Stafford completed 15 of 24 passes for 215 yards and two touchdowns, while tailback Knowshon Moreno rushed 22 times for 131 yards. Auburn is the only team in which Stafford is 3-0 in his career, but this one didn’t come as easily as the 37-15 and 45-20 whippings of the past two seasons.
“We beat them,” Stafford said. “That’s the way it is. They’re a good football team. I don’t think you escape wins. I think you earn them.”
Down 17-13, Auburn drove to Georgia’s 21-yard line but lost the ball on downs when Kodi Burns overthrew Montez Billings on a fourth-and-3 attempt. The misfire occurred with 4:07 remaining, but the Tigers got another chance with 1:44 left at their own 20.
Burns had runs of 14 and 17 yards to get into Georgia territory, and a pass-interference flag on Bulldogs cornerback Asher Allen set the Tigers up at Georgia’s 23 with 33 seconds left. The Tigers got to the 14 with seven seconds remaining, but a fourth-down Burns pass for tailback Ben Tate in the back of the end zone went off Tate’s fingers as he stretched to stay in bounds and pull it in.
“We are not there yet on offense in terms of being able to make the play at the crucial time,” Auburn coach Tommy Tuberville said. “They made one and we didn’t.”
Auburn took a 6-0 lead with 14 seconds remaining in the first quarter on a 52-yard touchdown pass from Burns to Mario Fannin but botched the extra point. The touchdown came one play after Georgia’s Prince Miller fumbled a punt.
Georgia was sloppy throughout the first half but took a 7-6 lead with 3:08 left in the second quarter on a 35-yard pass from Stafford to Moreno. The one-point lead was preserved when Auburn’s Wes Byrum missed a 42-yard field-goal try with 23 seconds left in the half.
The Bulldogs took the game’s opening possession 79 yards on nine plays but came away empty when Tez Doolittle blocked Blair Walsh’s 20-yard field-goal attempt. They had moved 53 yards from their 6-yard line on their second drive but stalled when receiver Mohamed Massaquoi was flagged for pass interference.
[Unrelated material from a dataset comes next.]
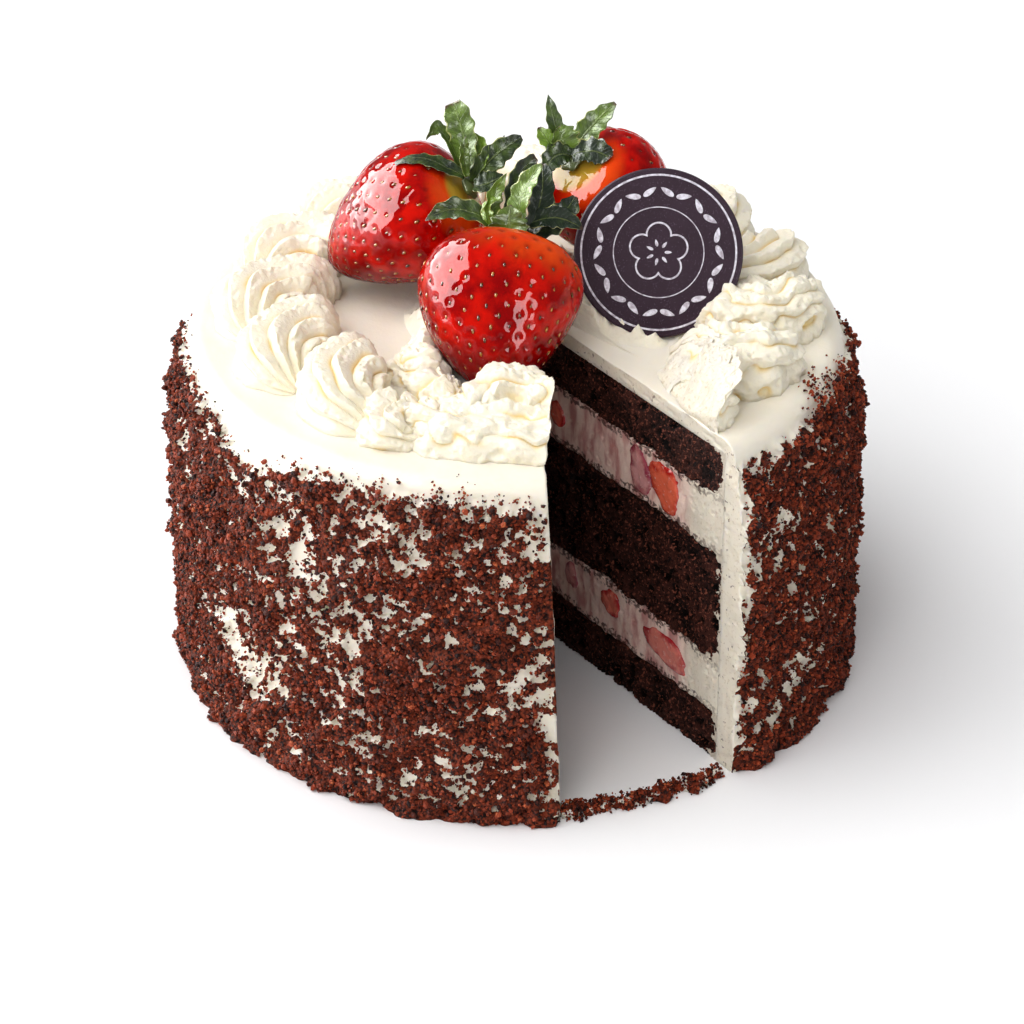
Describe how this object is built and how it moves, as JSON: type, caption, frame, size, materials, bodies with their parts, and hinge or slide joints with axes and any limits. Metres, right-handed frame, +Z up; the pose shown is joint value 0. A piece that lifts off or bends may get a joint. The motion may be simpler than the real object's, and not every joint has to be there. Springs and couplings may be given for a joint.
{
  "type": "layered chocolate strawberry cream cake with a slice cut out",
  "caption": "Round layered chocolate sponge and cream cake with crumb-coated side, piped swirls, strawberries and a chocolate disc on top, and a wedge slot where a slice was cut out.",
  "frame": {"origin": "centre of the cake's round base, on the surface it stands on", "axes": "+Z up along the cake's axis; the mouth of the cut faces -Y, a little towards +X; +X to the right of the picture's view"},
  "size_m": [0.189, 0.1884, 0.1521],
  "materials": {
    "whipped_cream": "soft matt whipped cream with fine bubbles",
    "crumb_coat": "rough red-brown chocolate crumbs",
    "chocolate_sponge": "dark porous chocolate sponge",
    "strawberry_cream": "cream smeared with strawberry juice and crumbs",
    "cut_strawberry": "wet cut strawberry",
    "strawberry_skin": "glossy dimpled strawberry skin",
    "calyx_leaf": "green leaf with pale edges",
    "dark_chocolate": "dark moulded chocolate, satin"
  },
  "bodies": {
    "root": {"frosting": "whipped_cream", "sponge_bottom": "chocolate_sponge", "filling_lower": "strawberry_cream", "sponge_middle": "chocolate_sponge", "filling_upper": "strawberry_cream", "sponge_top": "chocolate_sponge", "coat_remnant": "crumb_coat", "fruit_right_1": "cut_strawberry", "fruit_right_2": "cut_strawberry", "fruit_right_3": "cut_strawberry", "fruit_right_4": "cut_strawberry", "fruit_right_5": "cut_strawberry", "fruit_right_6": "cut_strawberry", "fruit_left_1": "cut_strawberry", "fruit_left_2": "cut_strawberry", "fruit_left_3": "cut_strawberry", "fruit_left_4": "cut_strawberry", "strawberry_front": "strawberry_skin", "strawberry_left": "strawberry_skin", "strawberry_back": "strawberry_skin", "calyx_front": "calyx_leaf", "calyx_left": "calyx_leaf", "calyx_back": "calyx_leaf", "chocolate_disc": "dark_chocolate", "cream_mound": "whipped_cream", "swirl_01": "whipped_cream", "swirl_02": "whipped_cream", "swirl_03": "whipped_cream", "swirl_04": "whipped_cream", "swirl_05": "whipped_cream", "swirl_06": "whipped_cream", "swirl_07": "whipped_cream", "swirl_08": "whipped_cream", "swirl_09": "whipped_cream", "swirl_10": "whipped_cream", "swirl_11": "whipped_cream", "swirl_12": "whipped_cream", "swirl_13": "whipped_cream", "swirl_14": "whipped_cream", "swirl_15": "whipped_cream"}
  },
  "joints": []
}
Through two possessions, Georgia had 142 yards but no points.
“It’s a rivalry game, and you never know what’s going to happen,” Stafford said. “The wind was a factor on any kind of deep ball today, but it wasn’t too bad on the intermediate ball because I could try to drive that through the wind. Anything I was trying to hang deep, I was lucky to get near the guy.”
Walsh accounted for the third quarter’s only points to give Georgia a 10-6 lead, but that quarter wasn’t dull. Richt called a timeout with two seconds left in the quarter to make for Auburn to punt into the wind, so Tuberville decided to go for it on fourth-and-1.
Burns got the yard on a sneak.
“I knew he was going to go for it,” Georgia defensive coordinator Willie Martinez said of Tuberville, “because that’s him.”